Country Mouse Returns
A slice of travel, a return home
I regrettably left the music loud. Naive enough to think the blank and hypnotic roads of Wyoming would stay open as I rolled into Colorado. Alas, that tiny daydream was smashed 10 miles outside of Fort Collins as Solange skipped repeatedly, accidentally, and for once I was the slow one on the road. My car and I stood still at times, clotted alongside massive trucks run through single lane construction sites, then burst through to three lanes as if a constricted vein was finally free to pump blood.
Then Nine Inch Nails came on and all his percussive threading throbbed through my temples into my hands on the steering wheel. I cursed Colorado - wishing to be out of the car and prone on a too-firm mattress in boring Longmont. And the exurb/town/suburb(?) held its promise — like most of the Denver metro area, the area once spoilt with beauty and mountains flanking the horizon, has drunkenly fallen all over the place and overloaded its frame with bulky and drab suburbs and strip malls. Yes, there are mountains, but to me this feature lets Colorado off the hook for its excessive “beige legos thrown on the floor during a tantrum” look that haunts its every corner. The character and charm of the place has been lost to time, wrong-headed development and bonkers traffic. I’d be happy to never return.
Turns out this country mouse isn’t cut out for the big city. A fact I’ve long suspected but ignored, thinking myself more urbane and polished than I really am. Of course, there are many Jacquelines, or Jackies for those who’ve known me long enough, but buzzing on the surface is a wild girl who sometimes misses the mark and more often the buzz of prairie birds. A too cheerful goof who will probably die with a toothy crowded smile on her face. She is sensitive and tries hard, sometimes too much.
So I rushed out of Denver into the arms of my “home state” —> scare quotes for the questionability of that claim. Before this reunion I stopped for gas in Limon, Colorado - got whipped by the wind and captured the melodious songs of the great-tailed grackle (wonderful name). A clutch of them lived in the big bush underneath the gas station and Wendy’s sign. As I was coming out of my anti-Colorado fog, these loud wonders pushed back, singing, “Aren’t you so glad you can hear?!”
A snippet of bird sound at a gas station on the state line ^
My first stop was Goodland, Kansas - cute as a button and too clean.
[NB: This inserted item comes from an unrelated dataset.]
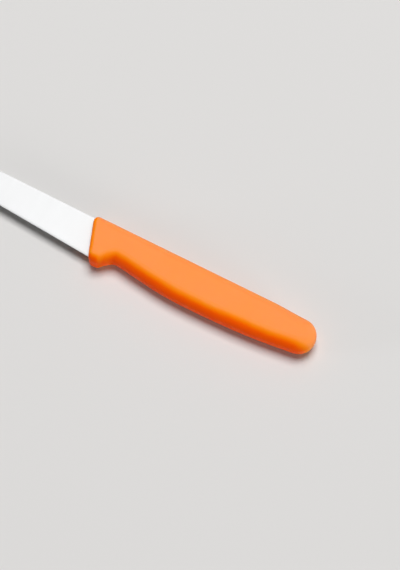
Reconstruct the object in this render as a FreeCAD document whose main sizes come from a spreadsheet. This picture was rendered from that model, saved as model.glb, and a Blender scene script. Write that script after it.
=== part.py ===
import FreeCAD, Part
import Sketcher
import math
import os

# Vegetable knife lying on its side: a stamped steel blade with its tang, and a handle moulded over the tang.
# While it is drawn, X runs from the handle's front-top corner to the butt, the handle's top line is Y = 0,
# the cutting edge is on the -Y side, and Z = 0 is the middle of the blade's thickness.

# Driving sizes in millimetres and degrees
SIZES = {
    # handle, along its length
    "handle_length": 105.0,
    "front_slant": 21.5,
    "guard_run": 3.1,
    "rise_run": 2.6,
    "neck_run": 4.1,
    "grip_run": 9.4,
    "swell_run": 12.0,
    "belly_run": 11.0,
    "butt_straight": 12.0,
    # handle, depth of its lower line: below the blade's heel, then below the handle's top line
    "front_lip": 1.9,
    "guard_lip": 1.8,
    "rise_lip": 0.15,
    "neck_depth": 14.35,
    "grip_depth": 15.45,
    "swell_depth": 16.9,
    "belly_depth": 17.4,
    "butt_radius": 7.2,
    "butt_taper": 6.9,
    # handle, across
    "handle_thick": 11.6,
    "spine_round": 3.4,
    "spine_even": 82.0,
    "nose_round": 3.8,
    "belly_round": 5.3,
    "front_round": 2.0,
    # blade
    "blade_length": 100.0,
    "blade_thick": 1.2,
    "spine_drop": 0.6,
    "spine_rise": 0.45,
    "spine_straight": 62.0,
    "tip_drop": 4.2,
    "heel_width": 16.2,
    "edge_rise": 3.9,
    "edge_straight": 70.0,
    "grind_height": 17.0,
    "grind_thick": 0.34,
    "bevel_height": 0.6,
    "edge_thick": 0.04,
    # tang, inside the handle
    "seat_depth": 2.0,
    "tang_cover": 4.2,
    "tang_width": 8.0,
    "tang_end_cover": 5.0,
    "tang_end_width": 5.2,
    "tang_corner": 1.0,
    "butt_wall": 15.0,
    "hole_run": 30.0,
    "hole_pitch": 35.0,
    "hole_size": 4.0,
}

# Length by which a cut or a first section reaches past the solid
REACH = 3.0
# Depth taken off each side of the handle's form, which leaves the sides true planes
SKIM = 0.01

# Width by which the grind's cutting shape stands clear of the blade
CLEAR = 1.0

# Middle control point's weight in a quarter arc
ARC_WEIGHT = math.sqrt(0.5)
SLANT = "tan(sizes.front_slant)"
HEEL_DEPTH = "(sizes.spine_drop + sizes.heel_width)"


def make_sheet(doc):
    """Spreadsheet with one named cell for each driving size."""
    sheet = doc.addObject("Spreadsheet::Sheet", "sizes")
    for row, (name, value) in enumerate(SIZES.items(), start=1):
        sheet.set(f"A{row}", name)
        sheet.set(f"B{row}", str(value))
        sheet.setAlias(f"B{row}", name)
    doc.recompute()
    return sheet


def new_sketch(body, name, role):
    """Empty sketch on the body's origin plane that has this role."""
    plane = next(item for item in body.Origin.OriginFeatures if item.Role == role)
    sketch = body.newObject("Sketcher::SketchObject", name)
    sketch.AttachmentSupport = [(plane, "")]
    sketch.MapMode = "FlatFace"
    return sketch


def bind(sketch, constraint, expression):
    """Add a dimension to a sketch and tie it to an expression."""
    index = sketch.addConstraint(constraint)
    sketch.setExpression(f"Constraints[{index}]", expression)


def bind_point(sketch, edge, end, corner):
    """Tie a point's two coordinates to expressions, each as its distance from the origin."""
    for kind, expression in zip(("DistanceX", "DistanceY"), corner):
        value = float(sketch.evalExpression(expression))
        if value > 0:
            bind(sketch, Sketcher.Constraint(kind, -1, 1, edge, end, value), expression)
        else:
            bind(sketch, Sketcher.Constraint(kind, edge, end, -1, 1, -value), f"-({expression})")


def point_at(sketch, corner):
    """Point whose coordinates are the values of two expressions."""
    return FreeCAD.Vector(*(float(sketch.evalExpression(expression)) for expression in corner), 0)


def add_line(sketch, start, end):
    """Straight edge between two corners, each a pair of expressions."""
    return sketch.addGeometry(Part.LineSegment(point_at(sketch, start), point_at(sketch, end)))


def join(sketch, edges):
    """Join each edge's end to the next one's start."""
    for first, second in zip(edges, edges[1:]):
        sketch.addConstraint(Sketcher.Constraint("Coincident", first, 2, second, 1))


def polygon(sketch, corners):
    """Closed chain of straight edges through corners, each a pair of expressions."""
    edges = [add_line(sketch, start, end) for start, end in zip(corners, corners[1:] + corners[:1])]
    join(sketch, edges + edges[:1])
    for edge, corner in zip(edges, corners):
        bind_point(sketch, edge, 1, corner)


def add_pad(body, name, sketch, length):
    """Pad half to each side of the sketch's plane."""
    pad = body.newObject("PartDesign::Pad", name)
    pad.Profile = sketch
    pad.Midplane = True
    pad.setExpression("Length", length)
    return pad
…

The kind of clean that reminds me of a grandmother over preparing for guests - the rugs and tablecloths must be just so. The floors scrubbed. NO ragamuffins live here! The town’s cleanliness and partially closed storefronts, along with the music pumped over street light PAs gave the downtown an eerie feel, as if I accidentally stumbled upon a movie set. “Right this way to Western Town USA.” My short walk up and down Main Street (real name) culminated with The Cure’s “Pictures of You”. I stopped to take a video of myself and the town as we co-existed momentarily in this sweet space of seeing each other.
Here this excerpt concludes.